Bitcoin’s future movements are under close scrutiny as Max Kahn, CEO of Digital Wealth Partners, identifies three critical factors that could influence its upcoming rally. Currently trading around $74,000 and up 8% over the last two weeks, Bitcoin’s price action is being driven by energy-driven inflation data, central bank policy expectations, and the stability of institutional inflows.
Traders have recently demonstrated significant interest in exchange-traded funds (ETFs), injecting $523 million into these investment vehicles in April. This trend highlights what Kahn describes as a “structural bid,” a characteristic not observed in previous market cycles. In an investor note shared with DL News, Kahn emphasizes that Bitcoin’s push toward $75,000 is influenced by various macroeconomic and structural factors rather than a lone catalyst.
The ongoing geopolitical landscape, particularly the conflict in the Middle East, is also shaping investor sentiment. While the United States has intensified its rhetoric towards Iran, analysts point out that the situation appears to be stabilizing, reverting to levels of tension seen before the outbreak of conflict. QCP, a digital asset trading firm, noted in a recent investor communication that the market’s initial panic is diminishing, even though some uncertainty remains.
In contrast, traditional markets are also starting to regain their pre-conflict vigor. Ed Yardeni, president of Yardeni Research, remarked that the stock market appears to have moved past the turmoil, describing it as a further instance of the “V-shaped buy-the-dip recovery” observed within the S&P 500 index.
As Kahn outlines, there are critical indicators to monitor for Bitcoin’s potential next ascension. However, investors remain cautious, particularly after the International Energy Agency’s recent downgrade of global oil supply and demand growth forecasts. The agency cautioned that disruptions caused by the US-Israel conflict with Iran could lead to a downturn in these areas, ultimately affecting the global economy and heightening inflation. This inflation could compel central banks globally to consider raising interest rates, which generally constrains liquidity and could negatively impact risky assets, including Bitcoin.
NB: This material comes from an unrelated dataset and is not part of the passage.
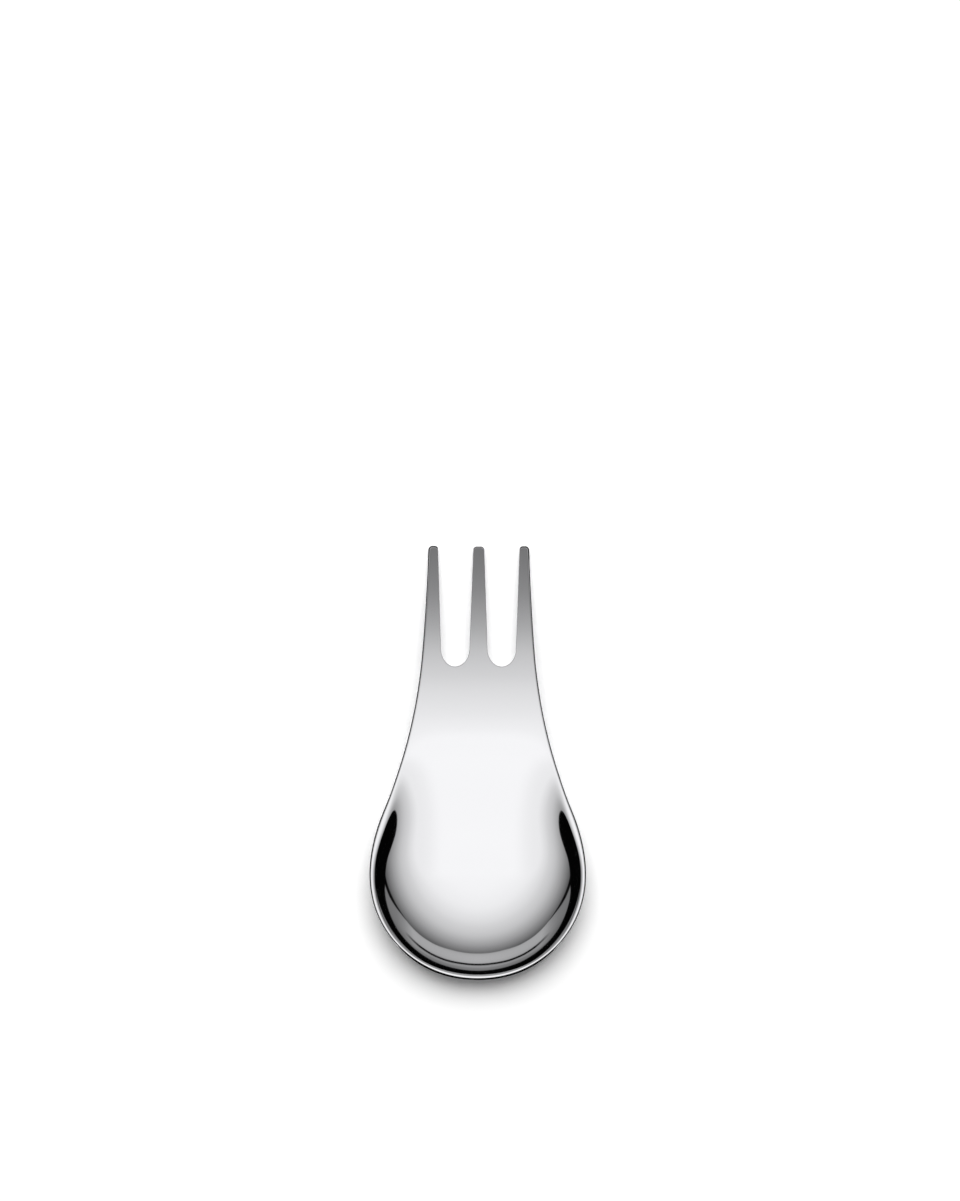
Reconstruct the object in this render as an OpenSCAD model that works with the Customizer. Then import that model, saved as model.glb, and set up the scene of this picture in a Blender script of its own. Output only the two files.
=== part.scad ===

Despite these concerns, if inflation stabilizes, there could be a shift towards a more accommodating Federal Reserve stance. Such conditions typically support risk assets, allowing Bitcoin to benefit from a more favorable liquidity landscape. Kahn notes that when markets anticipate a more stable interest rate context, demand for Bitcoin often rises.
Additionally, the structural demand for Bitcoin continues to be robust. Data from DefiLlama indicates that Bitcoin ETFs experienced their strongest month since October last year, and April appears poised for further growth in that area. The steady institutional interest through regulated products like ETFs has established a more dependable demand source for Bitcoin, differentiating this cycle from previous ones. This ongoing demand plays a vital role in upholding Bitcoin’s price during broader market uncertainties.
Bitcoin’s identity is increasingly seen through two lenses: as a macro-sensitive risk asset in the short term and as a long-term store of value due to its fixed supply. This dual nature contributes to both its resilience and volatility amid fluctuating market sentiments. Michael Saylor, executive chairman of a digital asset strategy firm, shares Kahn’s bullish outlook. Recently, his company announced an additional $1 billion acquisition of Bitcoin, raising its total holdings to approximately $58 billion.
Currently, Bitcoin is trading at $74,000, reflecting a slight 1.1% decrease over the past 24 hours, while Ethereum has seen a decline of 2.6%, trading at $2,326. As market dynamics continue to evolve, all eyes remain on the factors Kahn outlined, which could significantly impact Bitcoin’s trajectory moving forward.